Second Cup—the average student? Huh?

So, today, June 7, 2013, I’m sitting in my big rose chair and continuing to re-read Parker Palmer’s To Know As We are Known/a spirituality of education. I first read this book in 1989 and have read it a few times since—often at one of those junctures in my life when I’m wondering if it is time to hang up my spurs. As the one or two readers of my blog know by now, I’ve begun the seventh decade of my life and continue to experience a sense of living on the sidelines. With some consistency, I think, well, really, maybe I should just pack it in. So, I go back to the Palmer well to be reminded, again, of what really matters.

I’m reading Palmer’s conversation about teaching to truth—truth in the sense of “troth”—entering into a relationship of trust and faith in which mutual learning takes place. My soul deeply resonates with this; my whole being over the last decade or more has been shaped in the direction of community, mutuality, journey, relational connectivity as the contexts for learning. I’m pretty sure that Palmer and this book are what began the awakening in my life to something more than and greater than teaching to knowledge as fact. I’m moved by this writing and want to with even greater intentionality move in this direction.

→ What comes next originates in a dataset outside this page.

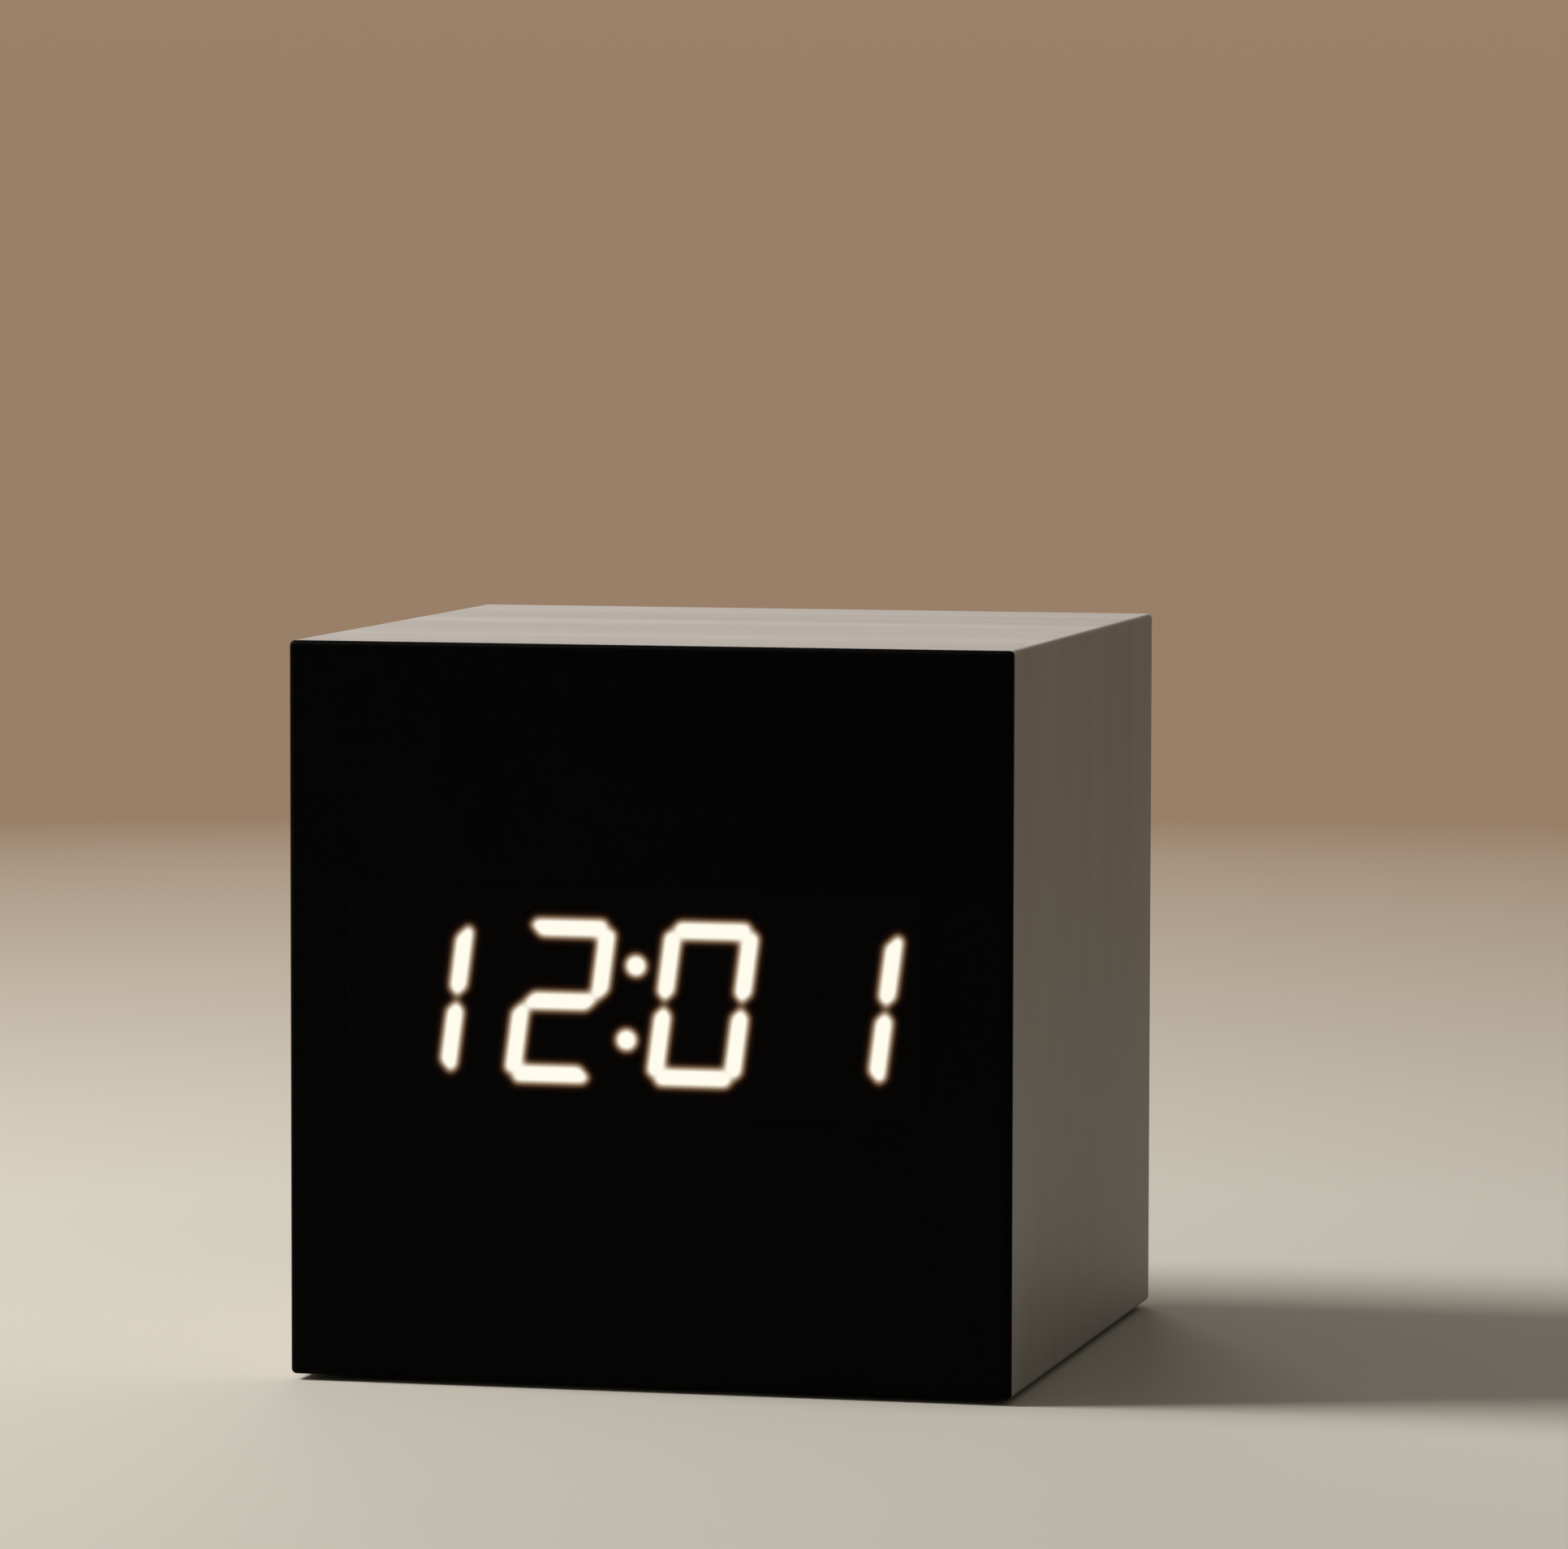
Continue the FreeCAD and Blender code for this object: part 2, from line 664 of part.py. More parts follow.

At a break in reading, I check my email. There I find a message from the department chair. There is a Humanities Department meeting coming up. The agenda for this meeting is set by a call from the dean for the department to work on a new DOE requirement: “Time on task.” The task the department (and, consequently, each of us who teach) is to “think about their syllabi…to calculate the average time, the average student would need to complete assignments in a given week” (emphases are mine).

Oh my.

I’m not sure how to express the dismay this calls forth. I said to myself, “Self, really, is this what it all comes to? Is this really want it comes to—teaching as audit?” Maybe I would respond differently if I were reading something other than Palmer’s little book.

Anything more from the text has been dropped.